## Task goal
Please write out the material that follows, exactly as it stands.

-- Data shown start --

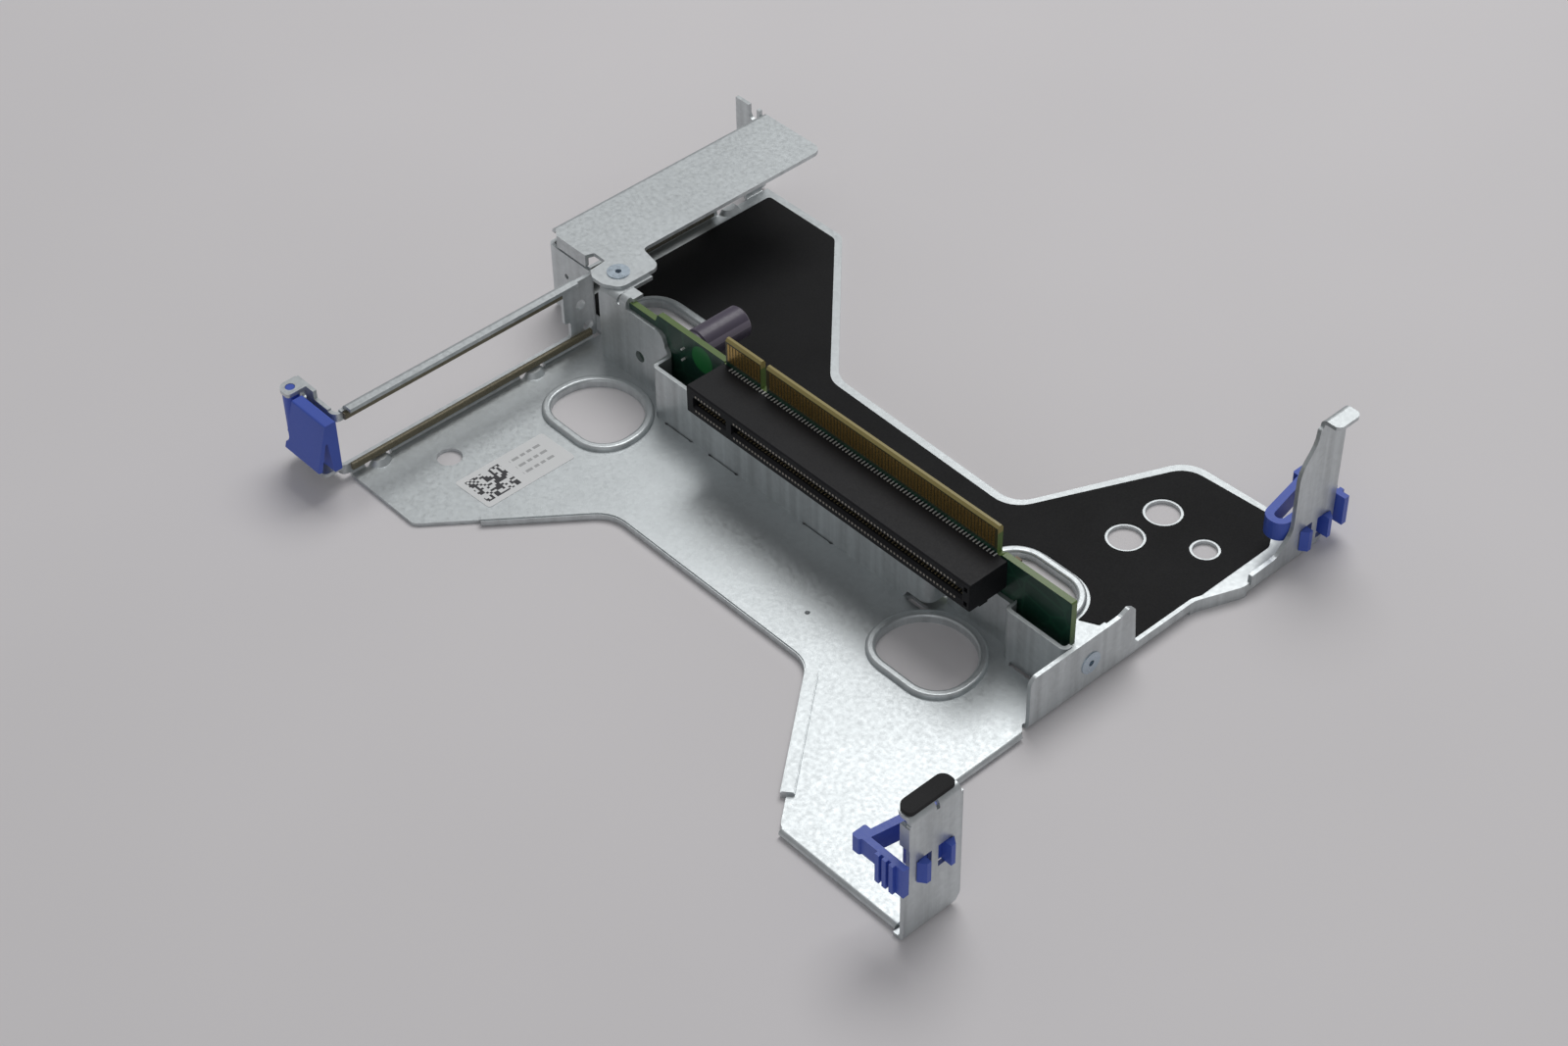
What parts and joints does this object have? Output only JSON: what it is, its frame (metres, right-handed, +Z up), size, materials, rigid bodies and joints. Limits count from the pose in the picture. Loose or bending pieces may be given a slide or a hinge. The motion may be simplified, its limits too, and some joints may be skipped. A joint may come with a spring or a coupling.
{
  "type": "riser cage bracket",
  "caption": "Folded sheet-metal cage with a hand-holed base plate, an upright riser board with a card slot, and blue plastic latches.",
  "frame": {"origin": "on the plate's underside, below the rear end of the board's edge tab, in the plane of the board's near face", "axes": "+X from the rear wall to the front wall, +Y from the slot side to the film side, +Z up from the plate"},
  "size_m": [0.2121, 0.1593, 0.0382],
  "materials": {
    "galvanised": "zinc-coated sheet, fine spangle, satin",
    "film": "black insulating film, matt",
    "laminate": "green solder mask over glass laminate, satin",
    "gold": "gold-plated contact pads, gloss",
    "slot_plastic": "black moulded plastic, satin",
    "contact": "gold-flashed spring contacts",
    "solder": "tin-plated, bright",
    "can_sleeve": "purple-grey sleeve with a bare aluminium end",
    "chip": "small ceramic capacitor",
    "rivet": "blue-white zinc, bright",
    "gasket": "conductive fabric over foam",
    "dark_gasket": "conductive fabric over foam, dark",
    "blue_plastic": "blue moulded plastic, satin",
    "foam": "dark grey foam pad, matt",
    "label": "white label, left bare"
  },
  "bodies": {
    "cage": {"cage_pan": "galvanised", "board_bracket": "galvanised", "insulating_film": "film", "riser_board": "laminate", "edge_contacts_near": "gold", "edge_contacts_far": "gold", "slot_housing": "slot_plastic", "slot_contacts": "contact", "slot_solder_tails": "solder", "bulk_capacitor": "can_sleeve", "capacitor_leads": "solder", "filter_capacitor": "chip", "rear_rivet": "rivet", "front_rivet": "rivet", "upper_gasket": "gasket", "lower_gasket": "gasket", "far_gasket": "dark_gasket", "near_front_latch": "blue_plastic", "far_front_latch": "blue_plastic", "foam_pad": "foam", "id_label": "label"},
    "latch": {"rear_latch": "blue_plastic"}
  },
  "joints": [
    {"name": "rear_latch_hinge", "type": "hinge", "parent": "cage", "child": "latch", "pos_m": [-0.0636, -0.0747, 0.0131], "axis": [0, 0, -1], "range_deg": [0, 70]}
  ]
}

-- Data shown end --

## Exercise solution
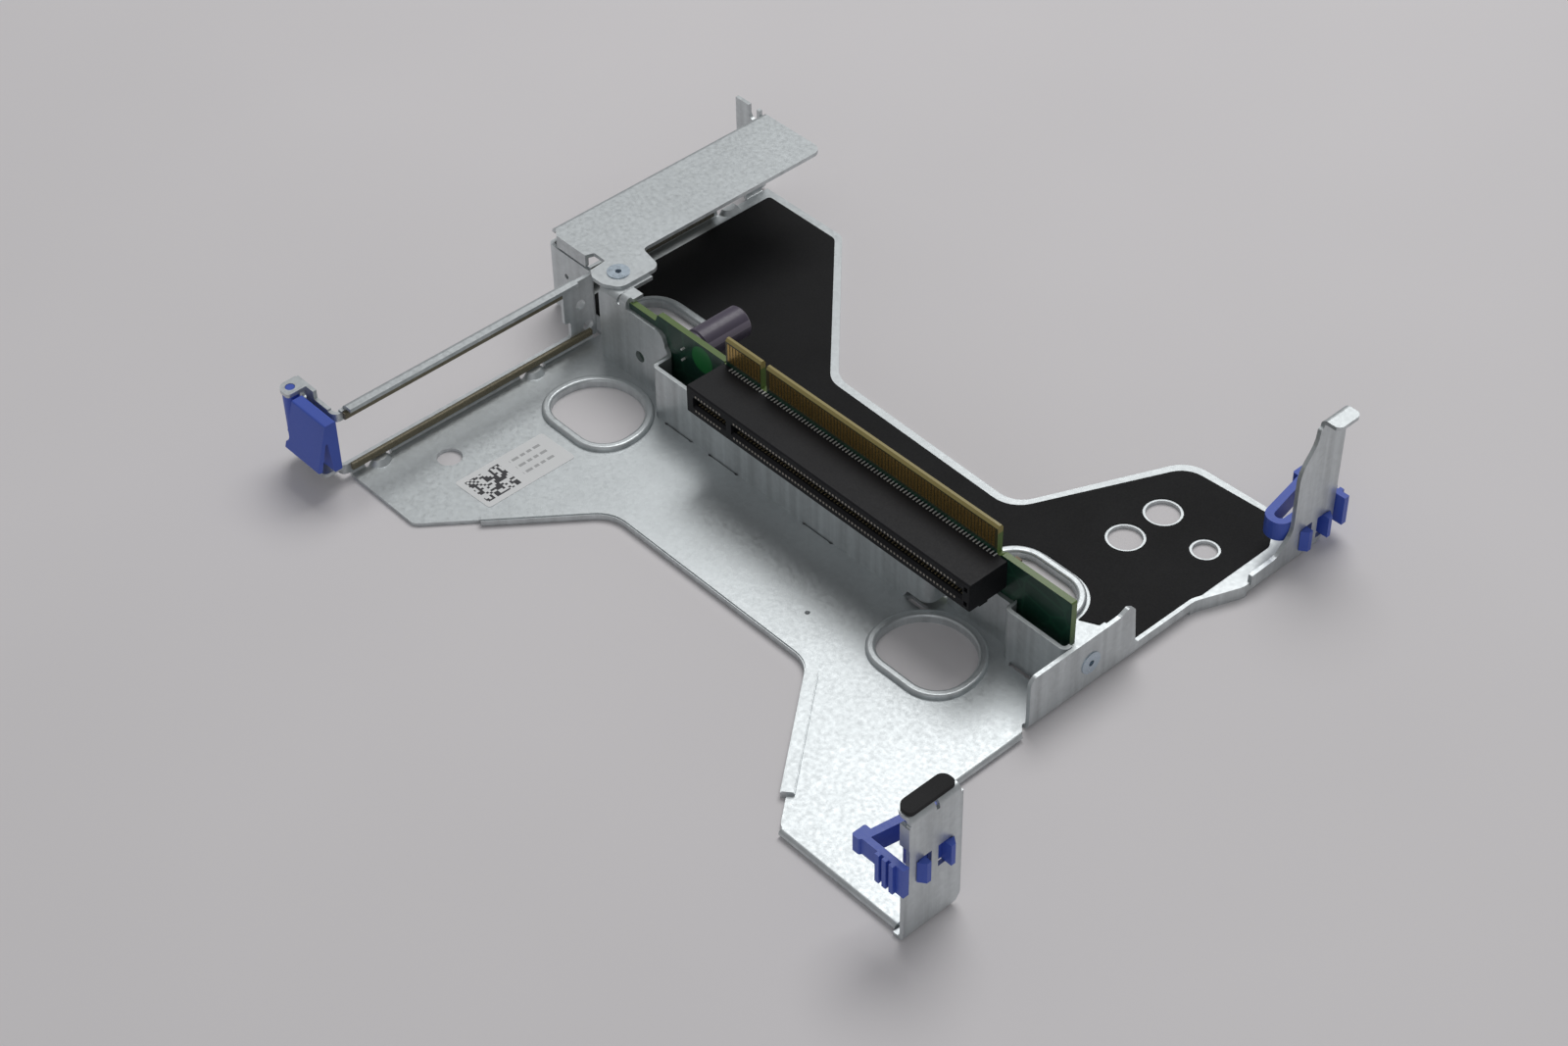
What parts and joints does this object have? Output only JSON: what it is, its frame (metres, right-handed, +Z up), size, materials, rigid bodies and joints. Limits count from the pose in the picture. Loose or bending pieces may be given a slide or a hinge. The motion may be simplified, its limits too, and some joints may be skipped. A joint may come with a spring or a coupling.
{
  "type": "riser cage bracket",
  "caption": "Folded sheet-metal cage with a hand-holed base plate, an upright riser board with a card slot, and blue plastic latches.",
  "frame": {"origin": "on the plate's underside, below the rear end of the board's edge tab, in the plane of the board's near face", "axes": "+X from the rear wall to the front wall, +Y from the slot side to the film side, +Z up from the plate"},
  "size_m": [0.2121, 0.1593, 0.0382],
  "materials": {
    "galvanised": "zinc-coated sheet, fine spangle, satin",
    "film": "black insulating film, matt",
    "laminate": "green solder mask over glass laminate, satin",
    "gold": "gold-plated contact pads, gloss",
    "slot_plastic": "black moulded plastic, satin",
    "contact": "gold-flashed spring contacts",
    "solder": "tin-plated, bright",
    "can_sleeve": "purple-grey sleeve with a bare aluminium end",
    "chip": "small ceramic capacitor",
    "rivet": "blue-white zinc, bright",
    "gasket": "conductive fabric over foam",
    "dark_gasket": "conductive fabric over foam, dark",
    "blue_plastic": "blue moulded plastic, satin",
    "foam": "dark grey foam pad, matt",
    "label": "white label, left bare"
  },
  "bodies": {
    "cage": {"cage_pan": "galvanised", "board_bracket": "galvanised", "insulating_film": "film", "riser_board": "laminate", "edge_contacts_near": "gold", "edge_contacts_far": "gold", "slot_housing": "slot_plastic", "slot_contacts": "contact", "slot_solder_tails": "solder", "bulk_capacitor": "can_sleeve", "capacitor_leads": "solder", "filter_capacitor": "chip", "rear_rivet": "rivet", "front_rivet": "rivet", "upper_gasket": "gasket", "lower_gasket": "gasket", "far_gasket": "dark_gasket", "near_front_latch": "blue_plastic", "far_front_latch": "blue_plastic", "foam_pad": "foam", "id_label": "label"},
    "latch": {"rear_latch": "blue_plastic"}
  },
  "joints": [
    {"name": "rear_latch_hinge", "type": "hinge", "parent": "cage", "child": "latch", "pos_m": [-0.0636, -0.0747, 0.0131], "axis": [0, 0, -1], "range_deg": [0, 70]}
  ]
}